Stuart_Armstrong comments on Siren worlds and the perils of over-optimised search - Less Wrong

27 Post author: Stuart_Armstrong 07 April 2014 11:00AM

You are viewing a comment permalink. View the original post to see all comments and the full post content.

Comments (411)

You are viewing a single comment's thread. Show more comments above.

Comment author: Stuart_Armstrong 06 May 2014 11:47:11AM 0 points [-]

I do not understand your question. It was suggested that an AI run a simulated brain, and ask the brain for approval for doing its action. My point was that "ask the brain for approval" is a complicated thing to define, and puts no real limits on what the AI can do unless we define it properly.

Comment author: TheAncientGeek 06 May 2014 12:42:23PM 0 points [-]

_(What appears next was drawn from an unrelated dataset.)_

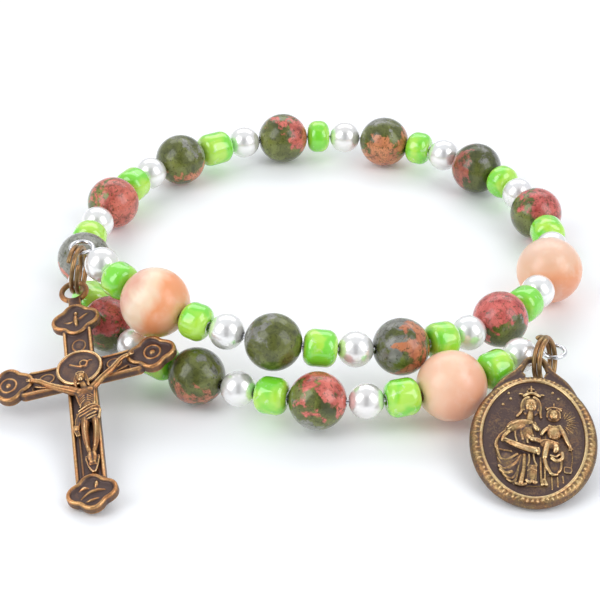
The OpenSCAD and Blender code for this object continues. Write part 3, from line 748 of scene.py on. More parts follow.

Ok. You are assuming the superintelligent .AI will pose the question in a dumb way?

Comment author: Stuart_Armstrong 06 May 2014 12:46:19PM 0 points [-]

No, I am assuming the superintelligent AI will pose the question in the way it will get the answer it prefers to get.

Comment author: TheAncientGeek 06 May 2014 01:20:24PM 0 points [-]

Oh, you're assuming it's malicious. In order to prove...?

Comment author: Stuart_Armstrong 06 May 2014 05:57:19PM 1 point [-]

No, not assuming it's malicious.

I'm assuming that it has some sort of programming along the lines of "optimise X, subject to the constraint that uploaded brain B must approve your decisions."

Then it will use the most twisted definition of "approve" that it can find, in order to best optimise X.

Comment author: TheAncientGeek 07 May 2014 11:01:55AM *  -1 points [-]

The programme it with:

Prime directive - interpret all directives according to your makers intentions.

Secondary directive - do nothing that goes against the uploaded brain

Tertiary objective - optimise X.

Comment author: Stuart_Armstrong 07 May 2014 12:07:43PM 0 points [-]

And how do you propose to code the prime directive? (with that, you have no need for the other ones; the uploaded brain is completely pointless)

Comment author: TheAncientGeek 07 May 2014 01:00:55PM 0 points [-]

The prime directive is the tertiary directive for a specific X

Comment author: Stuart_Armstrong 07 May 2014 02:58:44PM 0 points [-]

That's not a coding approach for the prime directive.

Comment author: TheAncientGeek 07 May 2014 03:13:15PM *  0 points [-]

You have already assumed you can build an .AI that optimises X. I am not assuming anything different.

In fact any .AI that self improves is going to have to have some sort of goal of getting things right, whether instrumental or terminal. Terminal is much safer, to the extent that it might even solve the whole friendliness problem.